**PROBLEM:** Scan the following material for the string "Blender" and copy each line in which it appears.

**MATERIAL SUPPLIED:**
>> Begin

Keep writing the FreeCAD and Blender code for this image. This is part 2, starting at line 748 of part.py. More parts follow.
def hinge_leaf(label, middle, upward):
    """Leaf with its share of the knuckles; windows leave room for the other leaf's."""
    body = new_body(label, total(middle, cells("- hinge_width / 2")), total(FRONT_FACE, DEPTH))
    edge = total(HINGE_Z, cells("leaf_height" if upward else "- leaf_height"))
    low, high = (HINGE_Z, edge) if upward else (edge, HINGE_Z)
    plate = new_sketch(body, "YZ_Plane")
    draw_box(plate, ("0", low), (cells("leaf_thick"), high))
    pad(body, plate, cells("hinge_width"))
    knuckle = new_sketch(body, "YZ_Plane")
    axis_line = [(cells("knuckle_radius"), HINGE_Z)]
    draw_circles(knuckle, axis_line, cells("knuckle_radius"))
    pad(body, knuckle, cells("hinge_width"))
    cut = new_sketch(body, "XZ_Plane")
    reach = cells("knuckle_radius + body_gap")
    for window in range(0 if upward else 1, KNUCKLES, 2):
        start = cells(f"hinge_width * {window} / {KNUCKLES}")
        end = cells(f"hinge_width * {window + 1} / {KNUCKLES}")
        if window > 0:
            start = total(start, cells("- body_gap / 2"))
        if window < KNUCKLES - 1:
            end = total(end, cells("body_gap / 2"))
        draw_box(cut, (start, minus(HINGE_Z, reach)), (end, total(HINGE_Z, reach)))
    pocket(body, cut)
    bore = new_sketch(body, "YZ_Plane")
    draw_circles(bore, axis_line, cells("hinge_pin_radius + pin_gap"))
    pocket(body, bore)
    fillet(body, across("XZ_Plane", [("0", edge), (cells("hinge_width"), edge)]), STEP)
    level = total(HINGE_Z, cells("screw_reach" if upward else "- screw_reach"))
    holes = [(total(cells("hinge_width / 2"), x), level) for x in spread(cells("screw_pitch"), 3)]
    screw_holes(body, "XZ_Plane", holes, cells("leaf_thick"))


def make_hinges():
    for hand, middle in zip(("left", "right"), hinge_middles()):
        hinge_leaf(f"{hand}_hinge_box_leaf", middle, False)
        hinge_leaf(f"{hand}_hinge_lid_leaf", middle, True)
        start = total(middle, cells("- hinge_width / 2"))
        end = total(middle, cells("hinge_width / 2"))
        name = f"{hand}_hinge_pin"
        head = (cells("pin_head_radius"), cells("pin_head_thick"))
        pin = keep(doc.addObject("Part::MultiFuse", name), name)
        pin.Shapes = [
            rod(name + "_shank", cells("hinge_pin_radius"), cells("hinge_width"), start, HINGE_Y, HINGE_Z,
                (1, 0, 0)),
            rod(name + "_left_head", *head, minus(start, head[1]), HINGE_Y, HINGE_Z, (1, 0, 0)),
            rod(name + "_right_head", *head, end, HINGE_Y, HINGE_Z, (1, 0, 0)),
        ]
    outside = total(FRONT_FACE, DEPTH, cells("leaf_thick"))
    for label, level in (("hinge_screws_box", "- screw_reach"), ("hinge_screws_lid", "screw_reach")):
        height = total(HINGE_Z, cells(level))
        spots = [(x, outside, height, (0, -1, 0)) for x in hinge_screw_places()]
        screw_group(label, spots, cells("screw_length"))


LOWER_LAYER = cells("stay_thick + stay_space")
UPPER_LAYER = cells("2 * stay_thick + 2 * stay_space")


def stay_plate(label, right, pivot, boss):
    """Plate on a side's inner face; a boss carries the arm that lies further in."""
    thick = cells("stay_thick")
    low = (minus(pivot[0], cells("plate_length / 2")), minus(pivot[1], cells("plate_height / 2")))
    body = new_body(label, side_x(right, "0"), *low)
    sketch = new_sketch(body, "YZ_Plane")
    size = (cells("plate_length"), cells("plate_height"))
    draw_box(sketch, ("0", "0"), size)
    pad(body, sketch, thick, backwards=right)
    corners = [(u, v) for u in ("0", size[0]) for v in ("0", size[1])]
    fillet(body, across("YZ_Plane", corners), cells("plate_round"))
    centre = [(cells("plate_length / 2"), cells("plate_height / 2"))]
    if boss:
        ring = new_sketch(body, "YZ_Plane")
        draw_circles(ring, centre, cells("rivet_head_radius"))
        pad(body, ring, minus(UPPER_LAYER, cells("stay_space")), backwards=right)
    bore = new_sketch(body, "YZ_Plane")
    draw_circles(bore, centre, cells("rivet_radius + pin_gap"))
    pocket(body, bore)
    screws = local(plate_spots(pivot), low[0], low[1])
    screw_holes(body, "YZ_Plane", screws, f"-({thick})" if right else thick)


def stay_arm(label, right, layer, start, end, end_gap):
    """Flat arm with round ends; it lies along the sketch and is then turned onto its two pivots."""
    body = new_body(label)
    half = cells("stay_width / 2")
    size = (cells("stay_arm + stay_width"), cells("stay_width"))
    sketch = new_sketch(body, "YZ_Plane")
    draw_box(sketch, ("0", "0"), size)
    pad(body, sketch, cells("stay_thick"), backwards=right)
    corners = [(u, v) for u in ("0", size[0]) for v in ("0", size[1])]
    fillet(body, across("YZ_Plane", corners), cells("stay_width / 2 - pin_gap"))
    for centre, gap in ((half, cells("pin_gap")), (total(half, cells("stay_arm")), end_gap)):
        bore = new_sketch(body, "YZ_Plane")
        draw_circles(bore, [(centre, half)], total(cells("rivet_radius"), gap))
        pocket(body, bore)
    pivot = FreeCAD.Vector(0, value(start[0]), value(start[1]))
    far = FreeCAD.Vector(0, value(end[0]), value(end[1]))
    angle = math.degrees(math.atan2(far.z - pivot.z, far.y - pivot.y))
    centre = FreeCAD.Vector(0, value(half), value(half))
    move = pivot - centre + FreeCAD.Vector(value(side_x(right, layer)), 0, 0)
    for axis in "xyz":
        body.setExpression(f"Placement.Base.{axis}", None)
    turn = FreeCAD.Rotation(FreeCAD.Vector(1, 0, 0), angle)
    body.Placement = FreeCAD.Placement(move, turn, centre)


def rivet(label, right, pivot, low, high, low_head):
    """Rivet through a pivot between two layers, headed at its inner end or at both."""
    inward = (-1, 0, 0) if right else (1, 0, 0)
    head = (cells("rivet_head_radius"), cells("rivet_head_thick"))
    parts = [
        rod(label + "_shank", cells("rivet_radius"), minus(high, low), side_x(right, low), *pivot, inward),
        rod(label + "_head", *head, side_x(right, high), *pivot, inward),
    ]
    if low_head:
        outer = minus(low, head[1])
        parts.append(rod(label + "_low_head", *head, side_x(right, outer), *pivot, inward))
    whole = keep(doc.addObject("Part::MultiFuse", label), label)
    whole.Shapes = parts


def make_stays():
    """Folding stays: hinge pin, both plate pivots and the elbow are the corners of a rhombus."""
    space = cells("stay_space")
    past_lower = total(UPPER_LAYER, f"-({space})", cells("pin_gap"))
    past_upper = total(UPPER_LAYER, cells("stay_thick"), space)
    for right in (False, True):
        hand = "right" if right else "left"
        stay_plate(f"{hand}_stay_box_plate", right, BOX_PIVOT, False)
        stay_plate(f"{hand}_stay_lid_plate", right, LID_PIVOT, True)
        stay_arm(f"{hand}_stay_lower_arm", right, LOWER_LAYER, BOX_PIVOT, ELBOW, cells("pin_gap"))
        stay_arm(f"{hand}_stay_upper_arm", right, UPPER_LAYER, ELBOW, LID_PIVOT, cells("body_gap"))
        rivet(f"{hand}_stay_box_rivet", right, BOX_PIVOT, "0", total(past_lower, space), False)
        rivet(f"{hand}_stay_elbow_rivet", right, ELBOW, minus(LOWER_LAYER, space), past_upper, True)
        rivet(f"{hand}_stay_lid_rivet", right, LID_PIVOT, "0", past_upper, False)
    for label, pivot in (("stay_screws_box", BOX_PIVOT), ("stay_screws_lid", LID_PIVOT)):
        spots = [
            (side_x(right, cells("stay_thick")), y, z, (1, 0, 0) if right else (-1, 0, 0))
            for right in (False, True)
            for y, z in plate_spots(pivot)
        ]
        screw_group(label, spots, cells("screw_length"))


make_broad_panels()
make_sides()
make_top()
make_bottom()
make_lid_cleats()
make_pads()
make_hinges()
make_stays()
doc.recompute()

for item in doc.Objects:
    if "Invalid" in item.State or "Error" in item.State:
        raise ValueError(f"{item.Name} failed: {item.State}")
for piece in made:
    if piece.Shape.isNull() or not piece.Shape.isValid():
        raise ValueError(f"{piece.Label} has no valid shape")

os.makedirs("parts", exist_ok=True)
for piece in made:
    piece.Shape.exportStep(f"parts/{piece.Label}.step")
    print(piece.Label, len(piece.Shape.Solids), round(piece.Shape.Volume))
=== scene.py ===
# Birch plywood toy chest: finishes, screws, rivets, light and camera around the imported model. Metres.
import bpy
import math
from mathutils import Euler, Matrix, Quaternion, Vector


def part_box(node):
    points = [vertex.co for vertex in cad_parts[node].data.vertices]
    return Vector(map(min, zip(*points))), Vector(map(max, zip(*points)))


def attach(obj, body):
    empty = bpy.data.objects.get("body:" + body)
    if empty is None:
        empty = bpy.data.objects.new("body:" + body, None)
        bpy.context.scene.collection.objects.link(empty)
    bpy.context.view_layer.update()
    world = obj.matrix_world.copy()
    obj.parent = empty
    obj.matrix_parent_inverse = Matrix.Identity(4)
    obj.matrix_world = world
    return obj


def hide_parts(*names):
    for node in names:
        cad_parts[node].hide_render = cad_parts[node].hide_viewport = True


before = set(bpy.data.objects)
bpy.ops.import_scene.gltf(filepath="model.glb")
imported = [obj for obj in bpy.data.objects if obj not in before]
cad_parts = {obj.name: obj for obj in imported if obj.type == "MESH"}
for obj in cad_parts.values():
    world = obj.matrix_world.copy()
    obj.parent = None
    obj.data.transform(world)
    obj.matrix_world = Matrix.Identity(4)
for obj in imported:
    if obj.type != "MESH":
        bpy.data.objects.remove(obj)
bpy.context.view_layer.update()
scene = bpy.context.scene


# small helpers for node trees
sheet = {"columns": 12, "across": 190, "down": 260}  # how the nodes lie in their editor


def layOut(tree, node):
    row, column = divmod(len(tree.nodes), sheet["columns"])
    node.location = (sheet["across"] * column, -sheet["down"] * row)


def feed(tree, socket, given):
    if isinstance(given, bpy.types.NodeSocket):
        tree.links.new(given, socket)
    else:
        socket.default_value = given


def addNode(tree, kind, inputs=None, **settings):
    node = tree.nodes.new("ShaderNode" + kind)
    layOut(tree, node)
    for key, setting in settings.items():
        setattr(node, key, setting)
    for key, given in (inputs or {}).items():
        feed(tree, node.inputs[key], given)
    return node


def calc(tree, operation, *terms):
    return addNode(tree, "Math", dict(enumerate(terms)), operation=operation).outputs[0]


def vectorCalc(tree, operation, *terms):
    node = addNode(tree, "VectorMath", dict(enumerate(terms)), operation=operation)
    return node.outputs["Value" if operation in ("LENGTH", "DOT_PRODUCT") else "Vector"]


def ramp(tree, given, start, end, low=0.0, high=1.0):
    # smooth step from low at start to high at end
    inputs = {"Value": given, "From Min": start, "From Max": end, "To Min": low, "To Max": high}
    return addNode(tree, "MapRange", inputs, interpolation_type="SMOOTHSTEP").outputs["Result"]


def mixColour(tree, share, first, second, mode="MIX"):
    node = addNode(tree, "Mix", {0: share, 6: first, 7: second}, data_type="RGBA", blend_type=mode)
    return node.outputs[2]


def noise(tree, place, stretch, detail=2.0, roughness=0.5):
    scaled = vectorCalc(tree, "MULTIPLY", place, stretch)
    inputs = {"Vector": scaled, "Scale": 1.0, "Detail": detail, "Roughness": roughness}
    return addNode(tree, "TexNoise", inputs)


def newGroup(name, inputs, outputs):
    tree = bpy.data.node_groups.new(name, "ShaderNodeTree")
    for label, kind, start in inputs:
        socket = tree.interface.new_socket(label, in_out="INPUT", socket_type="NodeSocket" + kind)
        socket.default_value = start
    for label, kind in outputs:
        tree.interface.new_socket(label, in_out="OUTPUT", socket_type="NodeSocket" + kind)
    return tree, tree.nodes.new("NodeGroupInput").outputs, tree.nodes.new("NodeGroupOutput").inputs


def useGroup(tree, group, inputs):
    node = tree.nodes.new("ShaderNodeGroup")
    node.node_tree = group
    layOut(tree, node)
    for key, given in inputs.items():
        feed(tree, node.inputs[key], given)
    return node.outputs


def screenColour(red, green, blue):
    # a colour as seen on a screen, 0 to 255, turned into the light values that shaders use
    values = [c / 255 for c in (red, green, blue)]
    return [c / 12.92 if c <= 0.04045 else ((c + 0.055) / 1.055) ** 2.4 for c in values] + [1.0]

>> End
>> Begin

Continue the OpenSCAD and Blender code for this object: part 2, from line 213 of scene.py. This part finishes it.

>> End
>> Begin

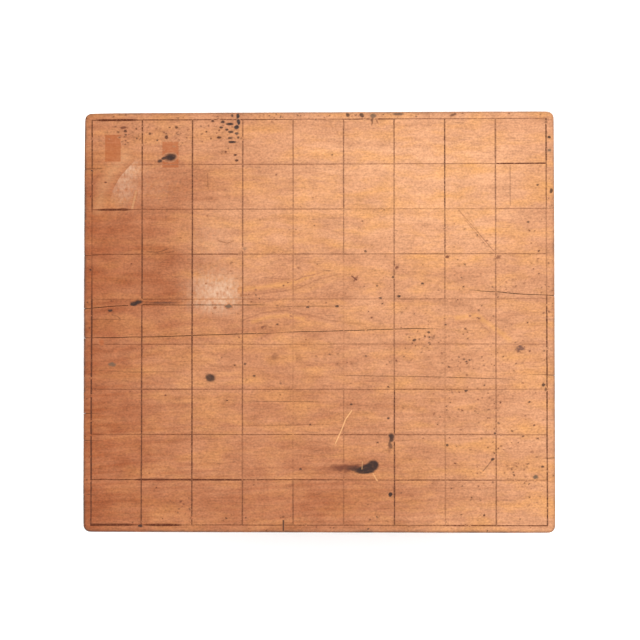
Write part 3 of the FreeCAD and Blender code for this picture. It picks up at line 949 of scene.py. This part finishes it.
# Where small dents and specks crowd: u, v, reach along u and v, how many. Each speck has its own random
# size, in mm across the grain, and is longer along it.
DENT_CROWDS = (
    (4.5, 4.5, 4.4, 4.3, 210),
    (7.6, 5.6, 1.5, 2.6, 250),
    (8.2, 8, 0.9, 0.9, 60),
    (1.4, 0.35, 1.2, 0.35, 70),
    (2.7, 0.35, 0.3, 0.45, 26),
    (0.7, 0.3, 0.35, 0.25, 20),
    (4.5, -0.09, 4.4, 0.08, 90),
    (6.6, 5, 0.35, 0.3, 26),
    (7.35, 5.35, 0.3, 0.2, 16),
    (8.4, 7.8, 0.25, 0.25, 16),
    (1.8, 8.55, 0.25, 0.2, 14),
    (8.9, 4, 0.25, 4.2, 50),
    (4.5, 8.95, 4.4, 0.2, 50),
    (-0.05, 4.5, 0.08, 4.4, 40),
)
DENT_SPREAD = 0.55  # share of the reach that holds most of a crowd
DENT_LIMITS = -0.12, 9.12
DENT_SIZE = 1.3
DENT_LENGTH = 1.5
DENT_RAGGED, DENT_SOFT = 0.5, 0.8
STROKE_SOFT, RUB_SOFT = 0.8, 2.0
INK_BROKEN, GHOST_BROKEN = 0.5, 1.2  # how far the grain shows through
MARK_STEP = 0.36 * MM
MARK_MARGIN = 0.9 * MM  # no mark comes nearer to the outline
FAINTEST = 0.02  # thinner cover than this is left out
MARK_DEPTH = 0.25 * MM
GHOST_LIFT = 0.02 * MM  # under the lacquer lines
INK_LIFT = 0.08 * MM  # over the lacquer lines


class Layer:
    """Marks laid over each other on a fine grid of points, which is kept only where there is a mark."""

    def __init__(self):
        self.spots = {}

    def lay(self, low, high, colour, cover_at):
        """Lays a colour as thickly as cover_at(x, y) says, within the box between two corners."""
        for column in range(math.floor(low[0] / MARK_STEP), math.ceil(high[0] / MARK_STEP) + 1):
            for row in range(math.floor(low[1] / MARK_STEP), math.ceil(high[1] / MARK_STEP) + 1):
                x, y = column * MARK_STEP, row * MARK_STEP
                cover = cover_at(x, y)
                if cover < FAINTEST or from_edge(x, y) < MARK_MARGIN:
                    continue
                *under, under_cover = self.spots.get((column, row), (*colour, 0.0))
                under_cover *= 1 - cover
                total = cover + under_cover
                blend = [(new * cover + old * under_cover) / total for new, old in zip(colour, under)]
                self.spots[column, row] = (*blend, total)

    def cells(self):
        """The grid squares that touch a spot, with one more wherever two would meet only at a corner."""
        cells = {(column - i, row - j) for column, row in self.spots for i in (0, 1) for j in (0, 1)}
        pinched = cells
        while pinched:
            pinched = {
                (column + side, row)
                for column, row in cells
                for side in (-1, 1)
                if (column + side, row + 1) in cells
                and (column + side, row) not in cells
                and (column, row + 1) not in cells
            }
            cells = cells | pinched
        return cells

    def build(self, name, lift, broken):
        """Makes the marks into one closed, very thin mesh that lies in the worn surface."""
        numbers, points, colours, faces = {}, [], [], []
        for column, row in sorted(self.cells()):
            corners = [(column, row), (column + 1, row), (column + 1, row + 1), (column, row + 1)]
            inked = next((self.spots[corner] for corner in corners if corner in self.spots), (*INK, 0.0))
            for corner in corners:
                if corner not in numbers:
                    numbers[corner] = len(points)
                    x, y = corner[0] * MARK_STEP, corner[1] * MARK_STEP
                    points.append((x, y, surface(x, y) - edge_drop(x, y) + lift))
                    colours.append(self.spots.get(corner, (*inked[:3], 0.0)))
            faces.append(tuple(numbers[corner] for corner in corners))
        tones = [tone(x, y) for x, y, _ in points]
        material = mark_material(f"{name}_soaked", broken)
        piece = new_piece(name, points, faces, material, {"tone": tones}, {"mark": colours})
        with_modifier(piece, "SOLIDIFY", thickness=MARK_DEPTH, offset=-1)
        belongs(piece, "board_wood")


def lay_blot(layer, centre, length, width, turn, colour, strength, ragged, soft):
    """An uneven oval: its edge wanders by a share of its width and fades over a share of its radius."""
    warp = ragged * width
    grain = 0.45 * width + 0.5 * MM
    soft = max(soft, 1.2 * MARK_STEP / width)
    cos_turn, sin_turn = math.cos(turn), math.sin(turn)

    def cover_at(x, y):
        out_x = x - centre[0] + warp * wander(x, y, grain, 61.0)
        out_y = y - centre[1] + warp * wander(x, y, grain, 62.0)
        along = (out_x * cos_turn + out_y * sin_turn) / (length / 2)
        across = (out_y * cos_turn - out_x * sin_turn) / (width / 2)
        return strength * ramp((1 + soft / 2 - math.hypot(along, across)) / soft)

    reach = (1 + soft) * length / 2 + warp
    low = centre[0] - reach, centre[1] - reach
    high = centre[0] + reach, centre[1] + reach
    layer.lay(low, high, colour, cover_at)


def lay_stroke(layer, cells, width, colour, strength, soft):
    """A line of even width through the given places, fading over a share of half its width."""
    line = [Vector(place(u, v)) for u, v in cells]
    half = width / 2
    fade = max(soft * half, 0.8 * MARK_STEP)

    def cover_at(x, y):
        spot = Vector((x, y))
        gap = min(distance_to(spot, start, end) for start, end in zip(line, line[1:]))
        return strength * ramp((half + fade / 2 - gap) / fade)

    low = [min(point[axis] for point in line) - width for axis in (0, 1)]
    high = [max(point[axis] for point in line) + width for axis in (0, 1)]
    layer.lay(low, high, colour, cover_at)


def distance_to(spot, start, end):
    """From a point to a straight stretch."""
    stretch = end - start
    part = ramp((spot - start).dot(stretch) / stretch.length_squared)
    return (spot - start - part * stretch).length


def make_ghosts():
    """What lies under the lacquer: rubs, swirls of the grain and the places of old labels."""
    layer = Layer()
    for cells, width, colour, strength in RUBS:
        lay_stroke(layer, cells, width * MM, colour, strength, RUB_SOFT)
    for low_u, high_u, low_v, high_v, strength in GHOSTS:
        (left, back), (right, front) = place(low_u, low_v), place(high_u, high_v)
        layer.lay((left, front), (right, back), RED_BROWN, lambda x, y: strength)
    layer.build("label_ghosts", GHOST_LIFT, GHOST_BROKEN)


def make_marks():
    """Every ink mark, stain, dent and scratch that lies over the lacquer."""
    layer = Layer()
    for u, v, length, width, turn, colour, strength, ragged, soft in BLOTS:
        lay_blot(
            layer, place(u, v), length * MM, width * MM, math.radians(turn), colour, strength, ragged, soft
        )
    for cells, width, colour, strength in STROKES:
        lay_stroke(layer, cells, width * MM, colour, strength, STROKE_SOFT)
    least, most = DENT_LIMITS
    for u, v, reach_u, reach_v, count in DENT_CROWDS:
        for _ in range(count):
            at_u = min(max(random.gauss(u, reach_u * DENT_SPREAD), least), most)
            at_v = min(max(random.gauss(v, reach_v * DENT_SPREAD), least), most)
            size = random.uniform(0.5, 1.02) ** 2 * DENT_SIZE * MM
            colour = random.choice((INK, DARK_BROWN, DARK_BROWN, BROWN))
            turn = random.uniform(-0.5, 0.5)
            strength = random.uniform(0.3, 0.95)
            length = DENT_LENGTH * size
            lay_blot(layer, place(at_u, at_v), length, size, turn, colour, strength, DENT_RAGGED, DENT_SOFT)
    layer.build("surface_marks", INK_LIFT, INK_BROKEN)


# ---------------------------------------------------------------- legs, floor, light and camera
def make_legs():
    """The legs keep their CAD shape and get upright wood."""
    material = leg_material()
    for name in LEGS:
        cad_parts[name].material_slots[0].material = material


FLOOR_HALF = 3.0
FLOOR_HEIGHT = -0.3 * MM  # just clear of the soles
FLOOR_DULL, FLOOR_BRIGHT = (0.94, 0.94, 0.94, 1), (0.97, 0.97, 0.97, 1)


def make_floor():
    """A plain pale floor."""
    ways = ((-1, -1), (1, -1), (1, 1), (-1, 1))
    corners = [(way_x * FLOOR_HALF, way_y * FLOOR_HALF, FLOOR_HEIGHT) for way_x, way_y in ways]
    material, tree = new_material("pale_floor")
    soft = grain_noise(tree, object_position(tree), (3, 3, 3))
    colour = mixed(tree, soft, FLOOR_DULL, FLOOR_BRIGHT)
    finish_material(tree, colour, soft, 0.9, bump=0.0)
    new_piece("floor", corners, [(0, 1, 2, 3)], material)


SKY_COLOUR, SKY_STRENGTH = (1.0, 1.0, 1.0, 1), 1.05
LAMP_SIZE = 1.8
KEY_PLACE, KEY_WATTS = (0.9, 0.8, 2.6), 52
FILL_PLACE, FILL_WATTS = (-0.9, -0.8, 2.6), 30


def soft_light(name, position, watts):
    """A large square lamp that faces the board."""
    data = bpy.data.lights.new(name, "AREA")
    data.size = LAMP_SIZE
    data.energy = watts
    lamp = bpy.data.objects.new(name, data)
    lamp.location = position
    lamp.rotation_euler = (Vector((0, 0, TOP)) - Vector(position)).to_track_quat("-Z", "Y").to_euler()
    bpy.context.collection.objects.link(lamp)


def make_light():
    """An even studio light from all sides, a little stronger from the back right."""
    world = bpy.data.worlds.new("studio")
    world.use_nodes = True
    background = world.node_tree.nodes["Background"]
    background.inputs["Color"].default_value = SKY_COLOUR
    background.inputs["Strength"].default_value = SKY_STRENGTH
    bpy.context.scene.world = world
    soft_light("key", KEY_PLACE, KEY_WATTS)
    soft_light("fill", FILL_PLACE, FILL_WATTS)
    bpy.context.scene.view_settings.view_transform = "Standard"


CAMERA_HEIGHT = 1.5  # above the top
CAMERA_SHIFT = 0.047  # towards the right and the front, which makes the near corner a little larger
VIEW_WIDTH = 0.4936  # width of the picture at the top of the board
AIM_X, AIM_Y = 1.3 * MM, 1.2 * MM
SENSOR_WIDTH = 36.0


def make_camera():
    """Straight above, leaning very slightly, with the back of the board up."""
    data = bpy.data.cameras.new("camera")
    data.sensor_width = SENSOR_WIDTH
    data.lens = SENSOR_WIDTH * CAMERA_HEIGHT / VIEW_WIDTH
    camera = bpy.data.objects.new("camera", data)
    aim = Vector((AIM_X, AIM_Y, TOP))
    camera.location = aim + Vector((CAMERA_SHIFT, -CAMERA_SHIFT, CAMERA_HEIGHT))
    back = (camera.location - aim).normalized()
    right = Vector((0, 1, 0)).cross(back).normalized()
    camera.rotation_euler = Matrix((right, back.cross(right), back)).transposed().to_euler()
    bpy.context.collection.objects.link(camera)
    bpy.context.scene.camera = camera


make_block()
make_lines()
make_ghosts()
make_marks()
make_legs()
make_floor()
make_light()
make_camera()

>> End

**EXERCISE ANSWER:**
Keep writing the FreeCAD and Blender code for this image. This is part 2, starting at line 748 of part.py. More parts follow.
Continue the OpenSCAD and Blender code for this object: part 2, from line 213 of scene.py. This part finishes it.
Write part 3 of the FreeCAD and Blender code for this picture. It picks up at line 949 of scene.py. This part finishes it.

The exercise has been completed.